19. It does not appear to have been brought to the notice of my learned colleagues, at any rate they have not noticed the fact, that the Court which executed the decree is also the Court which tried this suit.

20. It has been held, and in my opinion rightly, that in such cases Section 244 is not a bar to the determination of the questions, therein referred to, by separate suit. The plaint in the suit is, or will be treated as, the application under Section 244, Civil Procedure Code. Nor is there anything to prevent the Court, for the fame reasons, from treating a written statement containing a prayer to set aside a sale, as an application to set it aside under Sections 244 and 294. If a defendant would, in a suit brought or application made by him, be entitled to a relief, which would be a complete answer to a plaintiff's claim, then as a defendant he is entitled to put forward his claim, unless he is estopped or otherwise barred by any rule of law. I can find no such bar in this case. I agree with the decision in S.A. 616 of 1903, (Venkataramana v. Meenat 19 M.L.T.R.I 1, which follows the case of Bhiram Ali Shaik Shikdar v. Gopi Kanth Shaha 24 C.k 355.

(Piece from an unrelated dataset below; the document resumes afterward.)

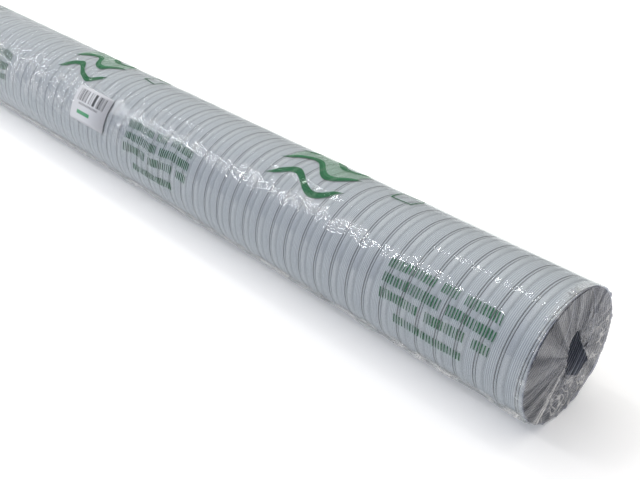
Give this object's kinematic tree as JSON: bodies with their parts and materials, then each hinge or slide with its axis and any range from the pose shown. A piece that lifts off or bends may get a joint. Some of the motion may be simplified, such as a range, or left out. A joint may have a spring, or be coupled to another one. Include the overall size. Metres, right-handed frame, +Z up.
{
  "type": "aluminium flexible duct",
  "caption": "Compressed length of white-enamelled helical corrugated aluminium flexible duct, wrapped in a clear printed shrink sleeve with a paper label.",
  "frame": {"origin": "on the floor under the middle of the duct", "axes": "+X along the duct's axis towards the end that faces the viewer in the picture, +Z up, -Y towards the viewer"},
  "size_m": [1.0014, 0.0854, 0.0854],
  "materials": {
    "white_enamel": "semi-gloss white enamel on thin aluminium strip, bare metal inside",
    "clear_film": "clear crinkled shrink film with green print",
    "label_paper": "semi-gloss coated paper"
  },
  "bodies": {
    "root": {"duct": "white_enamel", "wrap_film": "clear_film", "label": "label_paper"}
  },
  "joints": []
}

21. The next question is whether the sale should now be upheld. Where a decree-holder purchases property in contravention of the provisions of Section 294 and the judgment-debtor seeks to set aside the sale, I am of opinion that it is unnecessary for the latter to allege fraud or that the property has not been sold for its proper value; it is for the decree-holder to satisfy the Court that the sale should be confirmed. The decree-holder is in a more advantageous position than any other intending purchaser. However that may be, in this case, the burden of proving that the sale should be upheld is clearly on the plaintiff, as the purchase price was less than the amount lent on the land, less than the amount below which he was not to bid for the property under the order obtained by him and also as the purchase was made benami for the purpose of concealing the matter from the Court or the defendants. Secrecy prima facie implies fraud. I do not think it necessary, therefore, to call for any finding. I confirm the decree and dismiss the second appeal with costs.